Nguyen Phuc Anh
Nguyễn Phúc Anh

program

Field of Study

Years of Stay at HYI

Aug 2015 to Dec 2016

Nguyen Phuc Anh has worked as a lecturer of Sino-Nom studies at the College of Social Sciences & Humanities, Vietnam National University-Hanoi since 2009. He graduated with a Bachelor’s in Sino-Nom studies in 2008 and is currently studying for a PhD in Sino-Nom studies at the Vietnamese Academy of Social Sciences, while also receiving the Asian Human Resources Fund for studying for another PhD in Social Anthropology at Tokyo Metropolitan University, Japan. From May 2010 to June 2014, he received The Asian Graduate Student Fellowship to improve academic writing skills, and to carry out a study of Vietnamese nationalism and politics of identity at the Asia Research Institute, National University of Singapore.
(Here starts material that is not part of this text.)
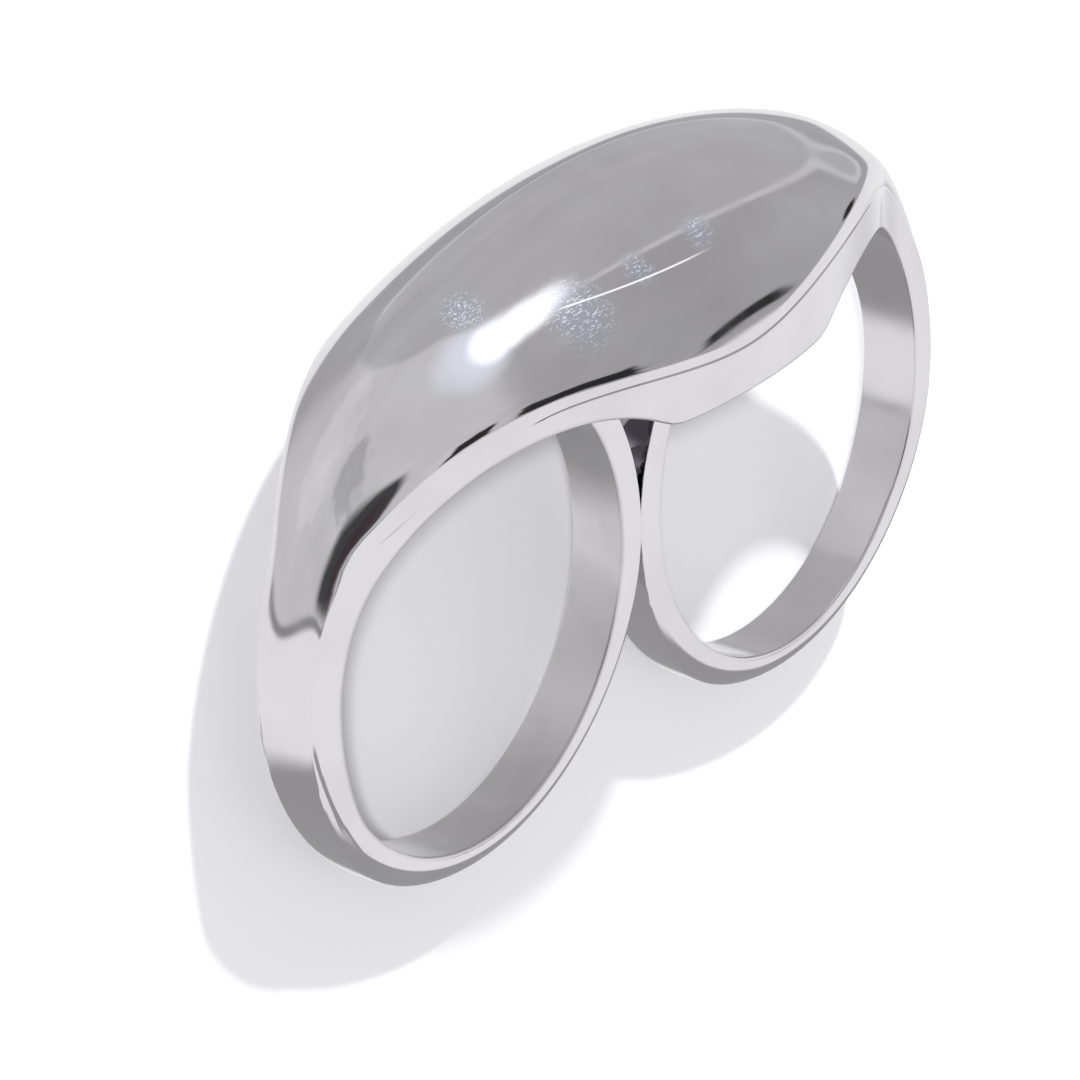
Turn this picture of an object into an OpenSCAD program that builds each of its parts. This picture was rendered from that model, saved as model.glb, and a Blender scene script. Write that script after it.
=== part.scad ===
// A ring for two fingers, cast in silver: two round bands side by side under one long, leaf-shaped dome.
// It lies on its side, as it rests on a table: the fingers' axes are near Z, the dome points to +Y.

/* [Fingers] */
// Inner diameter of each finger hole
finger_d = 17.3; // [15:0.1:22]
// How far the two bands run into each other where they are soldered
band_overlap = 0.1; // [0.06:0.02:0.3]

/* [Bands] */
// Thickness of a band
band_t = 1.3; // [1.1:0.1:2]
// Width of a band along the finger
band_w = 2.3; // [1.8:0.1:3]
// How far the lower half of a band is rounded off at its outer edges
band_round = 0.6; // [0.3:0.05:0.8]
// How much wider the bands grow on each side on their way to the dome's middle
band_flare = 0.2; // [0.05:0.05:0.4]

/* [Dome] */
// Widest part of the leaf, along the finger
leaf_w = 13; // [10:0.5:14]
// Where the leaf is widest, from the middle between the fingers
leaf_mid = -0.7; // [-1.5:0.1:1.5]
// Distance from the middle to the leaf's left point
leaf_left = 20.5; // [17:0.1:20.5]
// Distance from the middle to the leaf's right point
leaf_right = 17.7; // [17:0.1:20.5]
// Radius that blends the leaf's ends into the bands
leaf_blend_r = 4; // [2:0.5:4]
// Radius of the shoulders, seen along the finger
shoulder_r = 13.7; // [12.5:0.1:15]
// Radius of the long top line, seen along the finger
crown_line_r = 31; // [28:0.5:40]
// Radius of the dome's cross-section along its top line
ridge_r = 3.9; // [3:0.1:5]
// Half angle of that part of the cross-section
ridge_angle = 18.8; // [12:0.2:25]
// Radius of the dome's cross-section down its two flanks
flank_r = 8.1; // [7.9:0.1:10]
// Height of the dome's underside between the fingers, from the bottom of the bands
underside_h = 17.1; // [16.5:0.1:18]

/* [Hidden] */
$fn = 180;

finger_r = finger_d/2;
band_r = finger_r + band_t;
band_x = band_r - band_overlap/2;
half_band = band_w/2;
half_leaf = leaf_w/2 - band_flare;
reach = band_x + band_r;

// Tangent arcs of the outer profile, seen along the finger: shoulder, top line, shoulder
shoulder_x = reach - shoulder_r;
crown_y = band_r - sqrt((crown_line_r - shoulder_r)^2 - shoulder_x^2);
crown_angle = atan2(shoulder_x, band_r - crown_y);
crown_top = crown_y + crown_line_r;
flank_in = (flank_r - ridge_r)*cos(ridge_angle);
flank_off = (flank_r - ridge_r)*sin(ridge_angle);

// Rounded outer edges of the lower bands: an arc across the band, on a larger circle that is set higher
edge_arc_r = (half_band^2 + band_round^2)/(2*band_round);
edge_shift = band_round;
edge_margin = 0.06;
edge_arc_c = band_r + edge_shift + edge_margin - edge_arc_r;

silver = [0.78, 0.78, 0.80];
flat_span = 30;
flat_end = 0.3;
shoulder_steps = 14;
top_steps = 14;
across_steps = 20;

// The dome's cross-section, by the angle a of its surface: how far out it is, and how far below the top line
function section_z(a) =
    abs(a) <= ridge_angle ? ridge_r*sin(a) : sign(a)*(flank_r*sin(abs(a)) - flank_off);
function section_drop(a) =
    abs(a) <= ridge_angle ? ridge_r*(1 - cos(a)) : ridge_r + flank_in - flank_r*cos(a);
function section_angle(z) =
    z <= ridge_r*sin(ridge_angle) ? asin(z/ridge_r) : asin((z + flank_off)/flank_r);

// Half width of the leaf in plan: two arcs that would meet in a point, blended into the band at each end
function leaf_half(x) =
    let (u = abs(x - leaf_mid),
         run = x > leaf_mid ? leaf_right - leaf_mid : leaf_left + leaf_mid,
         arc_r = (run^2 + half_leaf^2)/(2*half_leaf),
         arc_c = arc_r - half_leaf,
         blend_c = half_band + leaf_blend_r,
         blend_x = sqrt((arc_r + leaf_blend_r)^2 - (blend_c + arc_c)^2))
    band_flare*(1 - (x/reach)^2)
    + (u < blend_x*arc_r/(arc_r + leaf_blend_r) ? sqrt(arc_r^2 - u^2) - arc_c
        : u < blend_x ? blend_c - sqrt(leaf_blend_r^2 - (blend_x - u)^2)
        : half_band);

// A station of the dome is [centre x, centre y, radius, angle from straight up].
// Towards both ends its cross-section flattens into the bands.
function depth(st, a) = st[2] - section_drop(a)*min(1, max(flat_end, (90 - abs(st[3]))/flat_span));
function station_x(st, a) = st[0] + depth(st, a)*sin(st[3]);
function station_y(st, a) = st[1] + depth(st, a)*cos(st[3]);

// The surface angle at which a station meets the leaf's outline, closed in on step by step
function edge_angle(st, a, turns) =
    turns == 0 ? a : edge_angle(st, section_angle(leaf_half(station_x(st, a))), turns - 1);

stations = [
    for (i = [0:shoulder_steps - 1])
        [-shoulder_x, band_r, shoulder_r, -90 + i*(90 - crown_angle)/shoulder_steps],
    for (i = [0:top_steps])
        [0, crown_y, crown_line_r, crown_angle*(2*i/top_steps - 1)],
    for (i = [1:shoulder_steps])
        [shoulder_x, band_r, shoulder_r, crown_angle + i*(90 - crown_angle)/shoulder_steps]
];
edges = [for (st = stations) edge_angle(st, section_angle(half_band), 12)];
last = len(stations) - 1;

// Resting on its side, the part touches the table at the leaf's widest edge and at both bands' rounded ends
leaf_reach = max([for (a = edges) section_z(a)]);
rest_angle = atan2(leaf_reach - half_band, underside_h - band_round + edge_margin);
rest_low = underside_h*sin(rest_angle) - leaf_reach*cos(rest_angle);
rest_back = (crown_top - ridge_r)*cos(rest_angle) + ridge_r;
rest_front = (edge_arc_r - edge_margin)*cos(rest_angle) - edge_arc_r;

// Numbers of the dome's points: on the skin, and at the foot of a side wall
function skin(i, j) = i*(across_steps + 1) + j;
function foot(i, side) =
    i == 0 || i == last ? skin(i, side*across_steps) : skin(last + 1, 0) + 2*(i - 1) + side;

// The dome as one closed surface, from its skin down its side walls to the level of the fingers' axes
module dome_body() {
    points = [
        for (i = [0:last], j = [0:across_steps])
            let (a = edges[i]*(2*j/across_steps - 1))
                [station_x(stations[i], a), station_y(stations[i], a), section_z(a)],
        for (i = [1:last - 1], side = [-1, 1])
            [station_x(stations[i], edges[i]), band_r, section_z(side*edges[i])]
    ];
    faces = [
        for (i = [0:last - 1], j = [0:across_steps - 1])
            each [
                [skin(i, j), skin(i + 1, j + 1), skin(i, j + 1)],
                [skin(i, j), skin(i + 1, j), skin(i + 1, j + 1)]
            ],
        for (i = [0:last - 1])
            let (near = [skin(i + 1, 0), skin(i, 0)],
                 far = [skin(i, across_steps), skin(i + 1, across_steps)])
                each i == 0
                    ? [[foot(1, 0), each near],
                       [each far, foot(1, 1)],
                       [skin(0, across_steps), foot(1, 1), foot(1, 0), skin(0, 0)]]
                    : i == last - 1
                    ? [[each near, foot(i, 0)],
                       [foot(i, 1), each far],
                       [foot(i, 1), skin(last, across_steps), skin(last, 0), foot(i, 0)]]
                    : [[foot(i + 1, 0), each near, foot(i, 0)],
                       [foot(i, 1), each far, foot(i + 1, 1)],
                       [foot(i, 1), foot(i + 1, 1), foot(i + 1, 0), foot(i, 0)]],
        [for (j = [0:across_steps]) skin(0, j)],
        [for (j = [across_steps:-1:0]) skin(last, j)]
    ];
    polyhedron(points, faces);
}

module dome() {
    difference() {
        dome_body();
        translate([-band_x, 0, -leaf_w]) cube([2*band_x, underside_h, 2*leaf_w]);
    }
}

// A band, from its outer side round the bottom and up between the fingers into the dome
module band() {
    intersection() {
        rotate_extrude(angle = 300, start = 180)
            translate([finger_r/2, -half_band]) square([band_r - finger_r/2, band_w]);
        translate([0, edge_shift, 0])
            rotate_extrude() {
                translate([edge_arc_c, 0]) circle(edge_arc_r);
                translate([0, -edge_arc_r]) square([edge_arc_c, 2*edge_arc_r]);
            }
    }
}

module ring_upright() {
    difference() {
        union() {
            dome();
            translate([-band_x, band_r, 0]) band();
            translate([band_x, band_r, 0]) mirror([1, 0, 0]) band();
        }
        for (side = [-1, 1])
            translate([side*band_x, band_r, -leaf_w]) cylinder(r = finger_r, h = 2*leaf_w);
    }
}

module double_ring() {
    color(silver)
        translate([0, -(rest_back + rest_front)/2, -rest_low])
            rotate([rest_angle, 0, 0])
                ring_upright();
}

double_ring();
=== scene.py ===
import math

import bmesh
import bpy
from mathutils import Matrix, Vector


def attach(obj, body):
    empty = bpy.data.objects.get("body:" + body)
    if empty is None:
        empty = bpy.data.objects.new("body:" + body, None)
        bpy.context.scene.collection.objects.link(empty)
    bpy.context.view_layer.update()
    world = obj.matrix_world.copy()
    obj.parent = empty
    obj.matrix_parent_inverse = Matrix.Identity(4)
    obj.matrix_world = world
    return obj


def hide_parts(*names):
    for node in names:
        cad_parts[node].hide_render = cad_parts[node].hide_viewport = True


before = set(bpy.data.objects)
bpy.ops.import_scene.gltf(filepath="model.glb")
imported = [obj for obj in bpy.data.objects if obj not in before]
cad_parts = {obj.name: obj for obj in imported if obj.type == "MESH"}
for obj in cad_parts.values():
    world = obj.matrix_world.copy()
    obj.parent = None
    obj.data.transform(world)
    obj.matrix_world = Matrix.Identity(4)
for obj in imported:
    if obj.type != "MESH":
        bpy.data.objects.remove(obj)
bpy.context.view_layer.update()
millimetre = 0.001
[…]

His dissertation seeks to bring clarity to the question of how fictive kinship has integrated into neoliberal logic and been used as the technique of governance in Vietnam. He proposes that Vietnam’s socialist regime has managed to consolidate the socialist-oriented market as well as strengthening its authoritarian rule and maintaining the political power of the Communist Party by promoting a fictive kinship that is based on the belief that all Vietnamese share the same ancestors, Hùng kings. His current research interests include ethnicity, nationalism, politics of identity, governmentality and neoliberalism in Vietnam.